Sticky Toffee Pudding

This was original posted by Peter Sawkins on Instagram. It’s not on his website yet, and printing or working from Instagram is a pain, so….

Sticky Toffee Pudding

Prep Time30 minutes
Cook Time50 minutes
Course: Dessert

Equipment

  • 1 8- or 9-inch baking pan

Ingredients

The Cake

  • 150 grams dates, chopped
  • 1 teaspoon vanilla
  • ½ teaspoon bicarbonate of soda / baking soda
  • ½ teaspoon salt
  • 150 ml boiling water
  • 75 grams butter
  • 115 grams dark brown sugar
  • 125 grams self-rising flour (118g AP, 6g baking powder, 1g salt)

The Sauce

  • 300 grams dark brown sugar
  • 100 grams butter
  • 200 ml double cream (or heavy whipping cream)
  • 1 teaspoon salt

Instructions

The Cake

  • Preheat the oven to 325℉ Convection / 350℉ regular (165°C fan/ 175°C conventional)
  • Grease a medium sized baking dish (equivalent of about about 8-10” round)
  • Add the dates, vanilla, bicarb/baking soda and salt into a bowl and cover with the boiling water. Let soak for 15-30 minutes.
  • Cream the butter and sugar until well combined.
  • Mix in the eggs and flour.
  • Gradually add in the date mixture with its liquid.
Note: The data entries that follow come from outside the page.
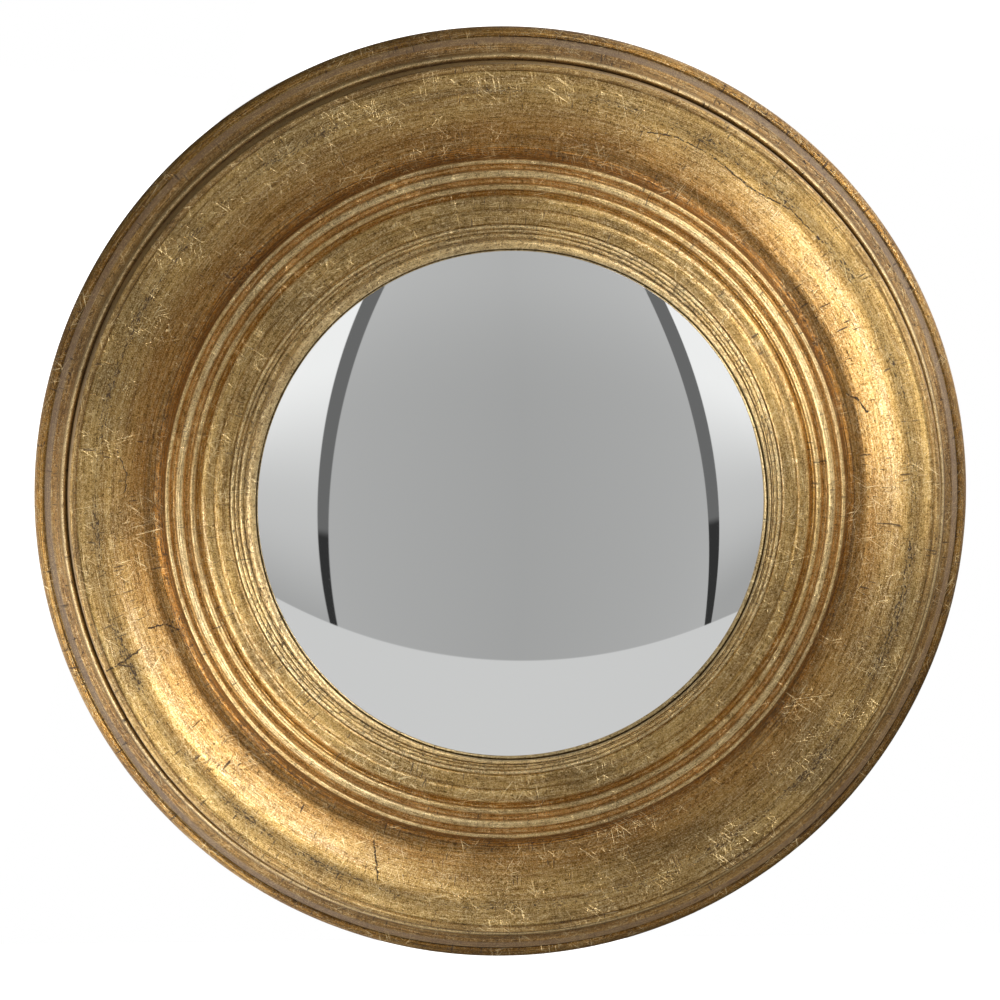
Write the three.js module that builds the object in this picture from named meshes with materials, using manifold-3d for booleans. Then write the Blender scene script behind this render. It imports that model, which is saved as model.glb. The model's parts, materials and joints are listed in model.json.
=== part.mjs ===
// Convex butler's mirror: a round gilded moulding holds a domed mirror glass behind its sight
// lip. A board on turn buttons closes the back, and a ring on a strap hangs it on a wall hook.
//
// Millimetres, +Z up. The mirror looks along -Y and its back is towards the wall at +Y. The
// origin is the point inside the top of the hanger ring where the wall hook bears.
//
// Round pieces are revolved about the mirror's axis. Their sections are written as pairs
// (radius from that axis, height forward of the frame's flat back).

import * as THREE from "three";
import { mergeVertices } from "three/addons/utils/BufferGeometryUtils.js";
import Module from "manifold-3d";

// ---- Driving dimensions ----

// Frame, overall
const OUTER_DIAMETER = 390;
const SIGHT_DIAMETER = 213; // the opening that shows the glass
const CREST_HEIGHT = 38.5; // flat back to the top of the crest bead

// Outer members, from the rim inwards
const BACK_EDGE_RADIUS = 6; // rounds the rear edge
const RIM_TORUS_WIDTH = 4;
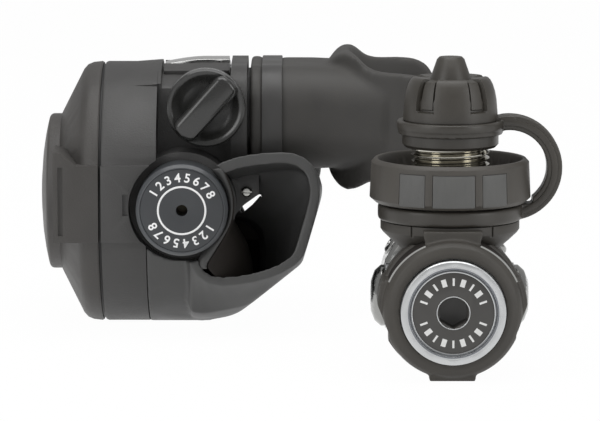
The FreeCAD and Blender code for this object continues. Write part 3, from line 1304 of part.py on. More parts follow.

Doesn't matter if it splits a bit.
  • Pour the mixture into the baking dish and bake for 35-50 minutes until a toothpick comes out clean. (If you have a smaller dish, it'll be thicker and take longer; larger dish and it'll be on the shorter side of time.)

The Sauce

  • Add all the sauce ingredients to a 2-quart pan.
  • Stir over medium heat until melted and smooth.
  • Keep on heat until it begins to bubble then remove from the heat.
  • Pour about ¼ of the sauce over the pudding hot out of the oven. Then serve portions of the pudding with sauce and ideally ice cream.